-- Start of Data segment --

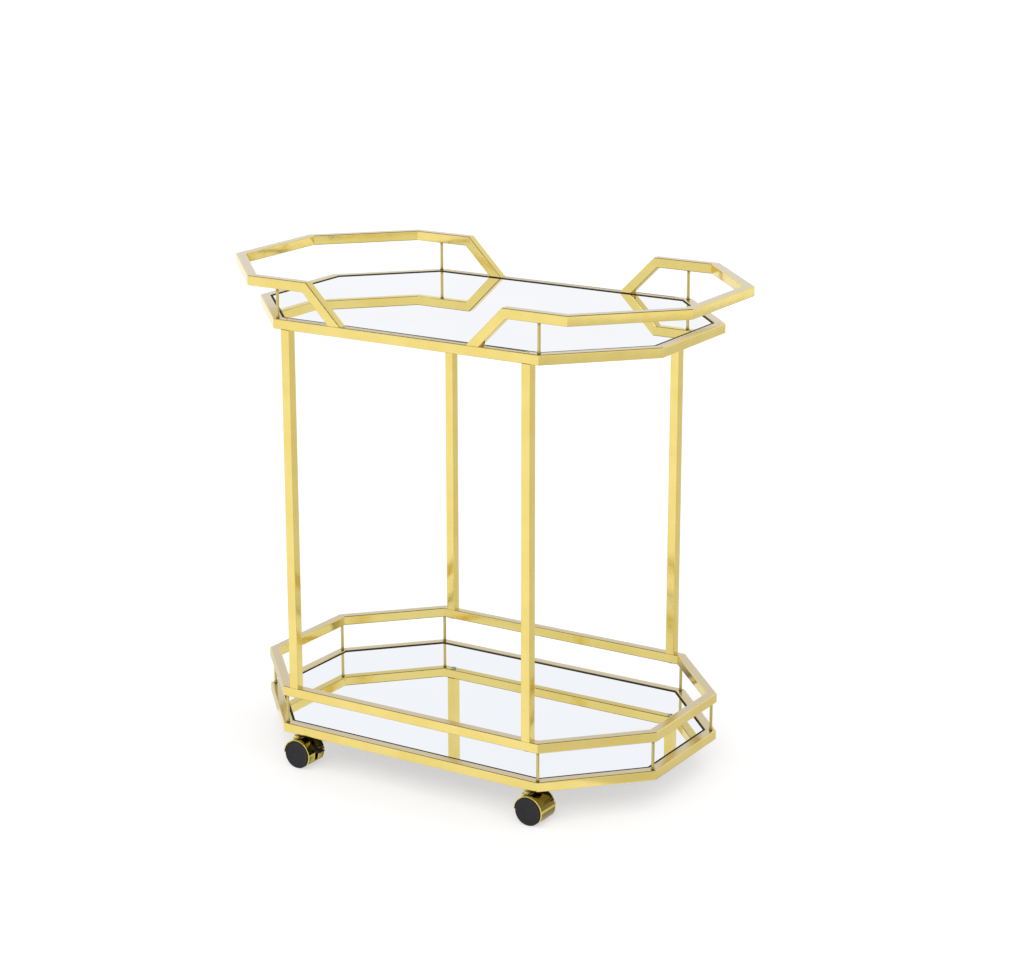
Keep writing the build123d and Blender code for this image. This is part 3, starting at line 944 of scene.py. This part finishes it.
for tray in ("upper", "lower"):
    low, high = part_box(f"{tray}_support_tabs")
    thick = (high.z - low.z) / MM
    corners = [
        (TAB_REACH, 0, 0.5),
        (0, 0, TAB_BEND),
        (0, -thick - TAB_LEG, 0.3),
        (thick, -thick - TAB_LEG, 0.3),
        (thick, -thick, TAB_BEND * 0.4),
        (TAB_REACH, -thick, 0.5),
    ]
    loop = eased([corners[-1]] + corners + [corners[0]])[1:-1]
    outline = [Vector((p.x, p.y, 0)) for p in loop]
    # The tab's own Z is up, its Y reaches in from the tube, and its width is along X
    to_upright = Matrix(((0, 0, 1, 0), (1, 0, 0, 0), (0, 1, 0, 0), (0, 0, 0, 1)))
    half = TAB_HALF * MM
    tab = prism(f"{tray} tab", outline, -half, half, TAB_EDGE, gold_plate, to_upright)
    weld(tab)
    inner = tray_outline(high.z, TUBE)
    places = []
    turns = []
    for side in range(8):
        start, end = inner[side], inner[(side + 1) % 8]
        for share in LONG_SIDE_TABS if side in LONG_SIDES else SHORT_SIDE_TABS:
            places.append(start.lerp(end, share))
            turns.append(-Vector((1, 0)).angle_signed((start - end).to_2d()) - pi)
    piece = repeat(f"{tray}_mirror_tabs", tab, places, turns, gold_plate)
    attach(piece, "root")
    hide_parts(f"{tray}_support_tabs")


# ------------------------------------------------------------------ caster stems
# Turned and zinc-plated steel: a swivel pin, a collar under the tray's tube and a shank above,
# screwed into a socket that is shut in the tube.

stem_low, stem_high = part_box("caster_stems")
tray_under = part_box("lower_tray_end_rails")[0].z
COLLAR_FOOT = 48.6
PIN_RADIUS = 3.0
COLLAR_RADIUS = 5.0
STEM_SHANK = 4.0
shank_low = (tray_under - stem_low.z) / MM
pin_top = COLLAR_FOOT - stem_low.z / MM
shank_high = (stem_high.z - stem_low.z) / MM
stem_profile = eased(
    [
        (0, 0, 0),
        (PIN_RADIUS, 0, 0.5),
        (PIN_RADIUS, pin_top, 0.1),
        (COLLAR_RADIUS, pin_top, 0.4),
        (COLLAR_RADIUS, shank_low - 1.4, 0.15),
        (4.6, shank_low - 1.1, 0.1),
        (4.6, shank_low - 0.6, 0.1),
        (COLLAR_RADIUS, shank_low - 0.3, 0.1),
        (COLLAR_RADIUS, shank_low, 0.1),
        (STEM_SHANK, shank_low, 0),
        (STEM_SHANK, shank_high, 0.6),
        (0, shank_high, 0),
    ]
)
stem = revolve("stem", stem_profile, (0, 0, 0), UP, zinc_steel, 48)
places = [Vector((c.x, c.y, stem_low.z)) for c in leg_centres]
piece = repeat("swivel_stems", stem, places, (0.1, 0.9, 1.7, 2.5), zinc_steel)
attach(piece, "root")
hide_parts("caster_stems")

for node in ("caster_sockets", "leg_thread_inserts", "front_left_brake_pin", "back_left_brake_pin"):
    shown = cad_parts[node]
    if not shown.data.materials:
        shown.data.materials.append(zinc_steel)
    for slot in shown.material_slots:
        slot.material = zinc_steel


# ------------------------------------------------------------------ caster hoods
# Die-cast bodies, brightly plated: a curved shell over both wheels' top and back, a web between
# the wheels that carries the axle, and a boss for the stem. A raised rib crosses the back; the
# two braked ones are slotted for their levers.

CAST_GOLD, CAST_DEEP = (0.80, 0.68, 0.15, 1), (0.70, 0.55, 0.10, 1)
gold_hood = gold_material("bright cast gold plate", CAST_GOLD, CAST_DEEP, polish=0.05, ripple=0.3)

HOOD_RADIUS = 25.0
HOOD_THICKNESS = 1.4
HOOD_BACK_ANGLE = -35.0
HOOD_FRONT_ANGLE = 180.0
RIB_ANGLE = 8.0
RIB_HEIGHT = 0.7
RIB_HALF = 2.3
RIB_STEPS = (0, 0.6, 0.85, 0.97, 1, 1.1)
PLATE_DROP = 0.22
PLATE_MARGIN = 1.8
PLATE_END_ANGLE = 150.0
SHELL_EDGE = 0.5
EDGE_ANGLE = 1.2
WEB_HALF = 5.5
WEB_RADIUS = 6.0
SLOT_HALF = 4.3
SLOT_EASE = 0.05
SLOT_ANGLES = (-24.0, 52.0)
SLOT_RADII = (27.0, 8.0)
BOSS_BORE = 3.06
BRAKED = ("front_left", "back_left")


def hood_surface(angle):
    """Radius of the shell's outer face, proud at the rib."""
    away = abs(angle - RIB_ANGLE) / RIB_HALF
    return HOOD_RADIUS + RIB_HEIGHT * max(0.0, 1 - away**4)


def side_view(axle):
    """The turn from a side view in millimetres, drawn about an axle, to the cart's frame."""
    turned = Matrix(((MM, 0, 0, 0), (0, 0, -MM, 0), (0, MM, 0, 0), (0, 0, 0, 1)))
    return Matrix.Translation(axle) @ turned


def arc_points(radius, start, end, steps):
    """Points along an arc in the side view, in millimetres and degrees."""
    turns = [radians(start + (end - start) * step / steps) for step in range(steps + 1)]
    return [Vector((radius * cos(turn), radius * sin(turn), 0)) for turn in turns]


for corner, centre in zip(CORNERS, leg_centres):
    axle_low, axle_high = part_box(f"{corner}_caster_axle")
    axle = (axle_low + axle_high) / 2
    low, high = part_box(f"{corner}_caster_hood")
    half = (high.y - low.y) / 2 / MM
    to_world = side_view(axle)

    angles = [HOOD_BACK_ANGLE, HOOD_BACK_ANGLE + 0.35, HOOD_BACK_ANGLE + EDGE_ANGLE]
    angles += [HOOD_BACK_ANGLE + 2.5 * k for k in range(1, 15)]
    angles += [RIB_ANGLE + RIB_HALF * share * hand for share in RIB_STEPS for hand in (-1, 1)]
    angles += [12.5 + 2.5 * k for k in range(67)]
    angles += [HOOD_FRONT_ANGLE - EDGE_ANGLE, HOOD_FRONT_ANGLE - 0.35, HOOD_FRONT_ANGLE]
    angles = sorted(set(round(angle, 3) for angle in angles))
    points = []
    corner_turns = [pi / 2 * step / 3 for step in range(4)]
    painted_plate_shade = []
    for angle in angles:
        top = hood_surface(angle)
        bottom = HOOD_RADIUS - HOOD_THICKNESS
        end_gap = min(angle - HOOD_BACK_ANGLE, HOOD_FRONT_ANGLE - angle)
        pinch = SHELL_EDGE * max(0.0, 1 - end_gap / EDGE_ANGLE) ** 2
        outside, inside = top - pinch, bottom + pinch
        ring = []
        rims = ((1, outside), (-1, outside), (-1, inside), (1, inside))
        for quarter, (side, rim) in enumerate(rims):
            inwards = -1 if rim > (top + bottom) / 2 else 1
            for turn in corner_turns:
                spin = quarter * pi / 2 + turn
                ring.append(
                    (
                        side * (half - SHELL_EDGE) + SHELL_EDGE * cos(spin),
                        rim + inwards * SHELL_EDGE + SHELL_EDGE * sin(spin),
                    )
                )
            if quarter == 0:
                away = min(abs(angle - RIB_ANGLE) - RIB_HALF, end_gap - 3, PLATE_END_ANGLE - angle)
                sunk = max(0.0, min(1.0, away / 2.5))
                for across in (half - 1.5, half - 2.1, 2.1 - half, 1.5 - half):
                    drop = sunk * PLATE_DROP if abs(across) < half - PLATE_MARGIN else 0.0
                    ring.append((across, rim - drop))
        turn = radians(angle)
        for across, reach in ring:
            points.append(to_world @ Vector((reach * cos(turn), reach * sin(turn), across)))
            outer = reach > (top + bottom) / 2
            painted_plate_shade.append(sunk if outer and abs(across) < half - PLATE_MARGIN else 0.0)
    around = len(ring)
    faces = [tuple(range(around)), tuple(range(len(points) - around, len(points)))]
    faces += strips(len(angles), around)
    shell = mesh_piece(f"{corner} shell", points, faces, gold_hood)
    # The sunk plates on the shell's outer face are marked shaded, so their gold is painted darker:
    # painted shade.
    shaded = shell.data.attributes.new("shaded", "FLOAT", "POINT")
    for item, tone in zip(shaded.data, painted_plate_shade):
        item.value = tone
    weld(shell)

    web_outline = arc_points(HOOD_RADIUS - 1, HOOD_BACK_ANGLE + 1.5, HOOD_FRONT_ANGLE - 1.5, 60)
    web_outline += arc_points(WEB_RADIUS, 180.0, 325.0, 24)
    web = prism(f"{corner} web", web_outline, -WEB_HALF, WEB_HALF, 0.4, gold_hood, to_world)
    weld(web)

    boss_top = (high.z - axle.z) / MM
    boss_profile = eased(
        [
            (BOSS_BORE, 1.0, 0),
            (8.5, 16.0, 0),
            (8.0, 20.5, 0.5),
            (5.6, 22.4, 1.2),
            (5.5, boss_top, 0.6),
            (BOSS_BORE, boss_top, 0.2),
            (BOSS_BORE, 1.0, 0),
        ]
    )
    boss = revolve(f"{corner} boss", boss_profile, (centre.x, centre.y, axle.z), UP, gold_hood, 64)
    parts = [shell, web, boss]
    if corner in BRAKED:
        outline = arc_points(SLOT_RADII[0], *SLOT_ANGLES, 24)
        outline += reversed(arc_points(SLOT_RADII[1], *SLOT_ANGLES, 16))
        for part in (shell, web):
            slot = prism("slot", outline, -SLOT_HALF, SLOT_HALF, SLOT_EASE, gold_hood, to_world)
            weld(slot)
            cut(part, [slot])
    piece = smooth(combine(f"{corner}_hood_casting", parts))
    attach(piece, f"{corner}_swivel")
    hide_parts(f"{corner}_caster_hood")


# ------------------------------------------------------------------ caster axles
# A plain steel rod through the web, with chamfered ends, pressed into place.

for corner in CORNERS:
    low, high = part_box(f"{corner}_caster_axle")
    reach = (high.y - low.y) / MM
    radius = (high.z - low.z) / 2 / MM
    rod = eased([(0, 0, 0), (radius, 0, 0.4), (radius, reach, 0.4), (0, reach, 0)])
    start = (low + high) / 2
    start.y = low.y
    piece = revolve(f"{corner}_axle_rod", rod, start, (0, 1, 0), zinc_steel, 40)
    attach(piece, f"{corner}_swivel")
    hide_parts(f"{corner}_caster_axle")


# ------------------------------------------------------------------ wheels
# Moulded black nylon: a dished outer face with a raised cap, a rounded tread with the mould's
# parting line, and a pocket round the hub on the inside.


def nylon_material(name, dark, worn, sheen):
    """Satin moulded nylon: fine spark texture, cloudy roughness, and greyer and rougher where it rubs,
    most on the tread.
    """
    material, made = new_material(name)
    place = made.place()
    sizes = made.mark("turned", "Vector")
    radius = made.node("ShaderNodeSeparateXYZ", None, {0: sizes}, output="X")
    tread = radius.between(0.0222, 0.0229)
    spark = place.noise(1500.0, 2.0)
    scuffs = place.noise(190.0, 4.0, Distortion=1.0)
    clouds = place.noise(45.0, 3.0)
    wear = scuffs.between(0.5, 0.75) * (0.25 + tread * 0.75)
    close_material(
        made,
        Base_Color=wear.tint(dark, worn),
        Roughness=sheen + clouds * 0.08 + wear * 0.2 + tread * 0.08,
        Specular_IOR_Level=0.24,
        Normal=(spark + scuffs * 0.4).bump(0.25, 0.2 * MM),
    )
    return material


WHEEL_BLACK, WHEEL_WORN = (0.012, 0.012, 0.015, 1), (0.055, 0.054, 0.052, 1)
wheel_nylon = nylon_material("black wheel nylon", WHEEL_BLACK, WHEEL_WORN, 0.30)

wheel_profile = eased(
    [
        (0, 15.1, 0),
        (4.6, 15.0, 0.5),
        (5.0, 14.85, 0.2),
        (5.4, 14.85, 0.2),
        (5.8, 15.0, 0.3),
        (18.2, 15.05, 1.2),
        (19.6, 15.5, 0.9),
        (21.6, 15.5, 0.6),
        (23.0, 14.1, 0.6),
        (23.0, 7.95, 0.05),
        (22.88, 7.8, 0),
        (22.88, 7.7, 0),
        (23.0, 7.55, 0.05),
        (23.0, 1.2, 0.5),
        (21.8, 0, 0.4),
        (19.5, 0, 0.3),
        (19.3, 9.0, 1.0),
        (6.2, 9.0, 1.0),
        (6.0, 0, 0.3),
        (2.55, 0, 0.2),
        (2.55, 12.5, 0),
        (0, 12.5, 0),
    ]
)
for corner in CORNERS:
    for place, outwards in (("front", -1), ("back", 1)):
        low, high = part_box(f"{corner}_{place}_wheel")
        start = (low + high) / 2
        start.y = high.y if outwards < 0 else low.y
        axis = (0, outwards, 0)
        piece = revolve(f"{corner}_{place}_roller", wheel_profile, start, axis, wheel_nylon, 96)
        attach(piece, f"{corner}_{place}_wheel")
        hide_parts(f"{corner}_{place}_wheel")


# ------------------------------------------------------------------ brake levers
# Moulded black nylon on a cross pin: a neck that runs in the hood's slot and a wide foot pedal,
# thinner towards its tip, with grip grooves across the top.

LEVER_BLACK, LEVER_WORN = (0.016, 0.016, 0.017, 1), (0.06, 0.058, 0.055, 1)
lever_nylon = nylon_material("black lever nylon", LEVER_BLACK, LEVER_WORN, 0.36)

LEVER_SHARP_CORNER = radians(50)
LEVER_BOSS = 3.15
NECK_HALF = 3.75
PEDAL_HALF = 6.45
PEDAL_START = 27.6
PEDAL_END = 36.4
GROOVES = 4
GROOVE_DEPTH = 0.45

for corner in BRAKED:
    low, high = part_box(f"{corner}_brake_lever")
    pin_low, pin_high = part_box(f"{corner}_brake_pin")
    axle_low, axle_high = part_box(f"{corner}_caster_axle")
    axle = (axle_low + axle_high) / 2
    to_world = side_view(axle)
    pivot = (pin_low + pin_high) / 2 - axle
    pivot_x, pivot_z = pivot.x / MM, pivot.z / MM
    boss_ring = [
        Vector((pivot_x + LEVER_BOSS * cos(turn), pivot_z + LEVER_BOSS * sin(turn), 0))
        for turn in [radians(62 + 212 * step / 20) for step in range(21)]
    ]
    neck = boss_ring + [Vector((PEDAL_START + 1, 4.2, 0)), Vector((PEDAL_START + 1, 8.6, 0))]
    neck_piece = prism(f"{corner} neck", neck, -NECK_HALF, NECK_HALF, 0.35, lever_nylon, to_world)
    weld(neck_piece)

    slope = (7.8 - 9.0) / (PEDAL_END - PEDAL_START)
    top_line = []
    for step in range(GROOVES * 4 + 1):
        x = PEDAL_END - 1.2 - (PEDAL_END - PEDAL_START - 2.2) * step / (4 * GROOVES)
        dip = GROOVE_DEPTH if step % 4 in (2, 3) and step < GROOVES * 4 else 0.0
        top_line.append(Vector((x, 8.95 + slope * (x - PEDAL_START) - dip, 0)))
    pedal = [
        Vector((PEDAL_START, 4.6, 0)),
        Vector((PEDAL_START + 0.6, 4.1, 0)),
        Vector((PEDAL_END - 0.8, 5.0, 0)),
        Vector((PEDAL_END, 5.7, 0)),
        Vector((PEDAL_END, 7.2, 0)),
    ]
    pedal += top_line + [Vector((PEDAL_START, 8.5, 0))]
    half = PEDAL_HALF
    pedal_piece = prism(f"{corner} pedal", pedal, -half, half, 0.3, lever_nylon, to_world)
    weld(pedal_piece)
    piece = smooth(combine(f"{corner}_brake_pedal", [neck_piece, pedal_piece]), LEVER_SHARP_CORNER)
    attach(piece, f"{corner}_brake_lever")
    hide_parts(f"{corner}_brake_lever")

-- End of Data segment --

Stated exercise: Filter the listing for the word "attach" and copy every line that holds it.

Expected answer:
    attach(piece, "root")
attach(piece, "root")
    attach(piece, f"{corner}_swivel")
    attach(piece, f"{corner}_swivel")
        attach(piece, f"{corner}_{place}_wheel")
    attach(piece, f"{corner}_brake_lever")